Жизнь, приспосабливаясь, остается жизнью. Биологические функции совершенствуются в действии. Приспособляющаяся мысль перестает быть мыслью; она перестает быть также и жизнью. Приспособившееся с самого начала было не мыслью, а расчетом. То, что мысль в России 20 века умолкла, не приняв новых форм жизни, означает, что теперь, когда условия жизни изменились, она вовсе не неизбежно должна сама собой снова заговорить. Мысль не функция жизни. Не нужно надеяться, будто мысль начнет обслуживать условия жизни, когда они стали хорошими, или сама собой вернется в таких условиях. Мысль не обязательна для жизни. Надежда, что мысль способна вступать в гармонический союз с жизнью в чем-то вроде жизнемысли, может появиться только тогда, когда забыто что такое мысль. Мысль хранит себя только своей неприспосабливаемостью к жизни. Больше того, только не идя на соглашение с условиями она может стать гарантом жизни. Стратегия мысли крупнее чем обслуживание даже хороших условий жизни. Мысль ставит себе целью сохранение смысла жизни. Мысль лучше жизни знает в чем цель жизни. Осел не нуждается в том чтобы носить на себе тяжести. Причина, цель и смысл его жизни однако в этом.

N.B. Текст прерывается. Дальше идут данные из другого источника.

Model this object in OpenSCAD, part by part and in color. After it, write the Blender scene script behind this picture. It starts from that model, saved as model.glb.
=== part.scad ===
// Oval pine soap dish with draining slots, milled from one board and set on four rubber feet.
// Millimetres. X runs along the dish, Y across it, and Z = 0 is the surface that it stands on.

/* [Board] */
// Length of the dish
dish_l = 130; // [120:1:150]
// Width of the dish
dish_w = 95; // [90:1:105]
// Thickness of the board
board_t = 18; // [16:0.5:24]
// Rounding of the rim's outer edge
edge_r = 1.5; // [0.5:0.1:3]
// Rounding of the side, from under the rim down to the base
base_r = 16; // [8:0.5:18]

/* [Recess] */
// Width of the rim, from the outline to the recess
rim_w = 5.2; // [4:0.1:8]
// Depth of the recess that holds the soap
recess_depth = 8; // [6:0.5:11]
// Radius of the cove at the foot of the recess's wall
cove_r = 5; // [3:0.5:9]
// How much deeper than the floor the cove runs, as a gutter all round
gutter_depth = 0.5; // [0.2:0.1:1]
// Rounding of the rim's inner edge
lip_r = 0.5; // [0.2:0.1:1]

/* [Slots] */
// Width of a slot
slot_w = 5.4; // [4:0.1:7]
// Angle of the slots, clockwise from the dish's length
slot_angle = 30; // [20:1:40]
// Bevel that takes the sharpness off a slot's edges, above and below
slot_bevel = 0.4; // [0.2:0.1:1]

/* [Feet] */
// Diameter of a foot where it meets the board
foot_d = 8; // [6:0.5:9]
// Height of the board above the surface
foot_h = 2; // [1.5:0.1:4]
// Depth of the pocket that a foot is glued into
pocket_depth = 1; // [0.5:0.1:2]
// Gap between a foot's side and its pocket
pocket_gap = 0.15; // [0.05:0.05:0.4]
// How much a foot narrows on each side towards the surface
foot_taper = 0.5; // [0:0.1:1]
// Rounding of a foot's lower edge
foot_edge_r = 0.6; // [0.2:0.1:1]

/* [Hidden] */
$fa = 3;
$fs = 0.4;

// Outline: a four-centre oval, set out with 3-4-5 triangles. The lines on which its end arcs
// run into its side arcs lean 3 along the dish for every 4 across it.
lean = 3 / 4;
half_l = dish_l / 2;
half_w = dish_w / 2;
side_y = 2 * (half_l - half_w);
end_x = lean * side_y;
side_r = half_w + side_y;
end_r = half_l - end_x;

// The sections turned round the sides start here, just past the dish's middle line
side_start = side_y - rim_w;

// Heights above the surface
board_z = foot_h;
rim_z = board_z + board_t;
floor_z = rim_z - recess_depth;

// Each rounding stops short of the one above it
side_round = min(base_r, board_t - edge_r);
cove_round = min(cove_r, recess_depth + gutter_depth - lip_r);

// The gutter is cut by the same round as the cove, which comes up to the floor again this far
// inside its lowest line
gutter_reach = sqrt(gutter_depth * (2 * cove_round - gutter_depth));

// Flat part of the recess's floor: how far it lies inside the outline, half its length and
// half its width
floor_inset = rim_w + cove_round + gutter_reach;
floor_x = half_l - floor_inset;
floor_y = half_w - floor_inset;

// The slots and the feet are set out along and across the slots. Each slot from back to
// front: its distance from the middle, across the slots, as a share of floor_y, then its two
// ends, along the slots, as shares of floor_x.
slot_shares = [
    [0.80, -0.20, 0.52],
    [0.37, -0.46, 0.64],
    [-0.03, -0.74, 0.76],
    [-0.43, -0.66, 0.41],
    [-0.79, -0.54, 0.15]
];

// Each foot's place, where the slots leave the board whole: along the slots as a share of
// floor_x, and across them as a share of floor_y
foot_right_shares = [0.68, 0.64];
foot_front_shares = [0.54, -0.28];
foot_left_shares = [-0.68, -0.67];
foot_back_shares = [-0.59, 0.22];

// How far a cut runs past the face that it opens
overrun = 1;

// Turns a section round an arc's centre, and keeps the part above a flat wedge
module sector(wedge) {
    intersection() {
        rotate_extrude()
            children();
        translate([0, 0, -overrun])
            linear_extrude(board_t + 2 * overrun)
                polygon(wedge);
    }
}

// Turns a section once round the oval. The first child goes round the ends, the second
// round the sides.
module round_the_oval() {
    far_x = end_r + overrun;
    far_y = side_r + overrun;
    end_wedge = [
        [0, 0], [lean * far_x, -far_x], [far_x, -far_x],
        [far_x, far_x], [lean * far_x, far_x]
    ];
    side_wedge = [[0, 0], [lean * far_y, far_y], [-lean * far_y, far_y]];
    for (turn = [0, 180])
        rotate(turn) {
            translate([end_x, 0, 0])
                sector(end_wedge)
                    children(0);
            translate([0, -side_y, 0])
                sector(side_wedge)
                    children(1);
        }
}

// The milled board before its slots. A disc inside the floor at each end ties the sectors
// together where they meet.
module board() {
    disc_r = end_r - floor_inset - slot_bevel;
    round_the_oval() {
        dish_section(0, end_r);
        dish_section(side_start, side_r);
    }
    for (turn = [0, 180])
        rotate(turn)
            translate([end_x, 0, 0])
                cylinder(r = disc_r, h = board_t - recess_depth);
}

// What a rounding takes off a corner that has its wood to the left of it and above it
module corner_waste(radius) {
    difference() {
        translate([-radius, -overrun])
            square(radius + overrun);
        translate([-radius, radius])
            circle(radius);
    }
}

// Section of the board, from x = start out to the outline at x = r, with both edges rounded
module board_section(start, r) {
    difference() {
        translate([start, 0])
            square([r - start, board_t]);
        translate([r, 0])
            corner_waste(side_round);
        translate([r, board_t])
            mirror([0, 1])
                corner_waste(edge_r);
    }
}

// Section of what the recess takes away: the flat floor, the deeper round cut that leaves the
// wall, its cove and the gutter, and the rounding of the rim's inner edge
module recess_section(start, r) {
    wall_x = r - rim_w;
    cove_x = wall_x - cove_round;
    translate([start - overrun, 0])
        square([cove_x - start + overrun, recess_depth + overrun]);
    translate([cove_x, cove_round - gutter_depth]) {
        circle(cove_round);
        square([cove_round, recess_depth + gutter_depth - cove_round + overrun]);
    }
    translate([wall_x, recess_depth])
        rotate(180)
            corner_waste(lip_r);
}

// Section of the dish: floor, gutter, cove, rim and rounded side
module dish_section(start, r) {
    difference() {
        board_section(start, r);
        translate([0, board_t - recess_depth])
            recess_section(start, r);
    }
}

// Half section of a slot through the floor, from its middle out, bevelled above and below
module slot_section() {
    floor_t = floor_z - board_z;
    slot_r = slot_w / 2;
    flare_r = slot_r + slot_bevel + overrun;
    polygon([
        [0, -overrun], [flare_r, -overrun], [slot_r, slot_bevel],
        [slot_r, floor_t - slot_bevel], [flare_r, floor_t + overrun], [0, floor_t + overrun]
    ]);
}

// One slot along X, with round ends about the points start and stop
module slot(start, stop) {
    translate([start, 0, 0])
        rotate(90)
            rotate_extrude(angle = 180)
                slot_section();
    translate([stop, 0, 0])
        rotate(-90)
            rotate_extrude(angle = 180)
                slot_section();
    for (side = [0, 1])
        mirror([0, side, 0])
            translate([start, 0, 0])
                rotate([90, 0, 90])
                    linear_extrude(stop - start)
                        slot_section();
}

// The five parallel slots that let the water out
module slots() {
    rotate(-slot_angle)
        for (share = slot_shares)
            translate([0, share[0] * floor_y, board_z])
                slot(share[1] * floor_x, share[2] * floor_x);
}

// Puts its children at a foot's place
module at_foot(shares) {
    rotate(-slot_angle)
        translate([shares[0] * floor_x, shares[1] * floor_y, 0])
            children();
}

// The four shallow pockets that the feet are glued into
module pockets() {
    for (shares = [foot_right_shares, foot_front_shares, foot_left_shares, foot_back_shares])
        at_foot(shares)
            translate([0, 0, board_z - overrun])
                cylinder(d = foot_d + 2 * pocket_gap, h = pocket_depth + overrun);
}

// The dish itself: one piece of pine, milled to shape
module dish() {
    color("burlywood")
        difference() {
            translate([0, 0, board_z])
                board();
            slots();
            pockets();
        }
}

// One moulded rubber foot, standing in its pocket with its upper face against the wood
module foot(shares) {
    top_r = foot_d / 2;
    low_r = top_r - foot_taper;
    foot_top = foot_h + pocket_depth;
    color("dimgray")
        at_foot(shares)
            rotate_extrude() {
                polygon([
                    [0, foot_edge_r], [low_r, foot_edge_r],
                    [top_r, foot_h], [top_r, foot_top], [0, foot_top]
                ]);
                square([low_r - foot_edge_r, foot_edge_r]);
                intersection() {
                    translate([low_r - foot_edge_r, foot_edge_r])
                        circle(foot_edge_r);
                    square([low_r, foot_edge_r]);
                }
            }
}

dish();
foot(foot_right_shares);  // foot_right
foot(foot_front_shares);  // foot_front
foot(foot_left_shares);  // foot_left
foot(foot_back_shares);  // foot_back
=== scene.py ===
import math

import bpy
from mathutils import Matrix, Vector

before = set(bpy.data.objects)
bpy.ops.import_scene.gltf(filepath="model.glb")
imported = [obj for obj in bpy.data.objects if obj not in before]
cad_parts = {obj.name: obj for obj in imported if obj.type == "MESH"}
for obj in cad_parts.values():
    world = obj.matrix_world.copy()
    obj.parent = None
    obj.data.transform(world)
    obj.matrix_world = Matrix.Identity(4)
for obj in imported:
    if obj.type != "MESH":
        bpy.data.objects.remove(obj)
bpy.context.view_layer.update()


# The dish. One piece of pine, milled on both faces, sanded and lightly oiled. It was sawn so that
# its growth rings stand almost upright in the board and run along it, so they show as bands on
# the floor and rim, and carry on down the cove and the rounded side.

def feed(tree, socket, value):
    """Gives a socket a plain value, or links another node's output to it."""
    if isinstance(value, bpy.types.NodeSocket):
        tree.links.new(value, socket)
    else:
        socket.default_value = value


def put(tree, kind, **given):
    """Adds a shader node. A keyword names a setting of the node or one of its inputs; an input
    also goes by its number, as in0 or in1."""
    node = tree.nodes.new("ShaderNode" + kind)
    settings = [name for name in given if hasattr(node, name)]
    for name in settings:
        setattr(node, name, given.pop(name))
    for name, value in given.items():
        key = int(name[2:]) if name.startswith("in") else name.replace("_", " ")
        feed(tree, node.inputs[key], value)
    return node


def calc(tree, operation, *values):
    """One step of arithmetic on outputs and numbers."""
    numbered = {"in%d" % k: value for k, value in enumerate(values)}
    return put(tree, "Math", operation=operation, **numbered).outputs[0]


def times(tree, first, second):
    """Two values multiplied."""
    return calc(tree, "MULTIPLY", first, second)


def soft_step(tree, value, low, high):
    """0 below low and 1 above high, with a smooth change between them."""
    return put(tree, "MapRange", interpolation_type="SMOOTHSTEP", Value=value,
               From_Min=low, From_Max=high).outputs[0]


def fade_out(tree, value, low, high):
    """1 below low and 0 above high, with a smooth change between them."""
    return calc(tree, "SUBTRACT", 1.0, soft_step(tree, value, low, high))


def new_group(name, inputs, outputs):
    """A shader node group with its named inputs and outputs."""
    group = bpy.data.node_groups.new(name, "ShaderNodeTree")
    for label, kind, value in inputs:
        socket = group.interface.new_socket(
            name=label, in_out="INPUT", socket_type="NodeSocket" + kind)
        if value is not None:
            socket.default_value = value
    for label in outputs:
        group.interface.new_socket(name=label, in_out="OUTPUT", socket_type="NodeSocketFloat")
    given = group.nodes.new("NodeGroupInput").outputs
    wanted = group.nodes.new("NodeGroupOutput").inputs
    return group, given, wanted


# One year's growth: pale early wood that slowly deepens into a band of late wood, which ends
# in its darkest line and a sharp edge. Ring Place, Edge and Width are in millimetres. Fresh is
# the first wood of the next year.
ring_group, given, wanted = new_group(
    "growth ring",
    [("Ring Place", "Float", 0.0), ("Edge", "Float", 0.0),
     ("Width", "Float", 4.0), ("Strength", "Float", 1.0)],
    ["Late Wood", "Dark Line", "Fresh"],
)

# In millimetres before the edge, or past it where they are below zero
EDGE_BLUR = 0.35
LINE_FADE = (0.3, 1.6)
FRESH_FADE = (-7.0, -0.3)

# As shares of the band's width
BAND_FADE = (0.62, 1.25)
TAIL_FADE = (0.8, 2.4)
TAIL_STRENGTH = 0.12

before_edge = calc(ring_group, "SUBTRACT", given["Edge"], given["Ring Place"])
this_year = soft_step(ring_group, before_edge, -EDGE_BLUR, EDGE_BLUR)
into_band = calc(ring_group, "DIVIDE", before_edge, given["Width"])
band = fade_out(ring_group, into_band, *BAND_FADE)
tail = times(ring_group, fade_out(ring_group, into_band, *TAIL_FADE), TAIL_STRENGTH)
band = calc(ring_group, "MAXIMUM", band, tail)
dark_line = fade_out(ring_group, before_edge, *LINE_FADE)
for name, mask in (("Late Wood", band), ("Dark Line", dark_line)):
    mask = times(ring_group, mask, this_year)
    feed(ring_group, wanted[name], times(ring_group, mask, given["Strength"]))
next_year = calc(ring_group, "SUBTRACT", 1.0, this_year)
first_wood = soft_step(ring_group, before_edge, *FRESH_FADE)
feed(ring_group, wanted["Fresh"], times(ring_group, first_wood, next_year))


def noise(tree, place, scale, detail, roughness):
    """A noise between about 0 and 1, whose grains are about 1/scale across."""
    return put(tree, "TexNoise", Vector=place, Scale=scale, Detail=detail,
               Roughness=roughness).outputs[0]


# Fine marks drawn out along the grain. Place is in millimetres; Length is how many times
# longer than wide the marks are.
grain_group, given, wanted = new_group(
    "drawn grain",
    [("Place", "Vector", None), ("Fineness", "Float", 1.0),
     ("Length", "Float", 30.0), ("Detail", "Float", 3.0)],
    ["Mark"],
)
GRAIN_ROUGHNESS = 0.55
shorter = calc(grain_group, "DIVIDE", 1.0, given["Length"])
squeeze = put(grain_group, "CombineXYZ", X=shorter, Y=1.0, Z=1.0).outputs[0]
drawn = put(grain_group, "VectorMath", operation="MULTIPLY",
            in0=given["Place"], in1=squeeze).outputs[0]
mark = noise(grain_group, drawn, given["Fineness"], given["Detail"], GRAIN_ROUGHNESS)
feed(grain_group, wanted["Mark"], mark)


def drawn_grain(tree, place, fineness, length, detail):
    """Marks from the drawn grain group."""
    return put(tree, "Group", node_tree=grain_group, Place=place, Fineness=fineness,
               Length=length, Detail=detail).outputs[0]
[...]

Когда мысль молчала, она продолжала осуществлять свою стратегию. Ее молчание отняло слово у фикций мысли. Псевдофилософия печатала много текстов, но ей не удалось сказать своего слова. Молчащая мысль не дала ей слова. Своим молчанием мысль вынесла худший приговор тому, что прилагало огромные силы чтобы занять ее место. Молчание мысли, когда громко говорят фикции мысли, — залог того, что последнее слово в истории не останется за тем, кто спешит его взять.
Почему можно говорить, что провал подделок под философию победа мысли? Мысль ведь молчала. Подделки были сметены всё-таки самой жизнью. — Это действительно так. Но жизнь приходит всегда уже только занять поле, завоеванное для нее свободой. Когда молчащая мысль не дала подобиям мысли слова, жизнь пришла расселиться на пространстве, освобожденном для нее молчанием мысли.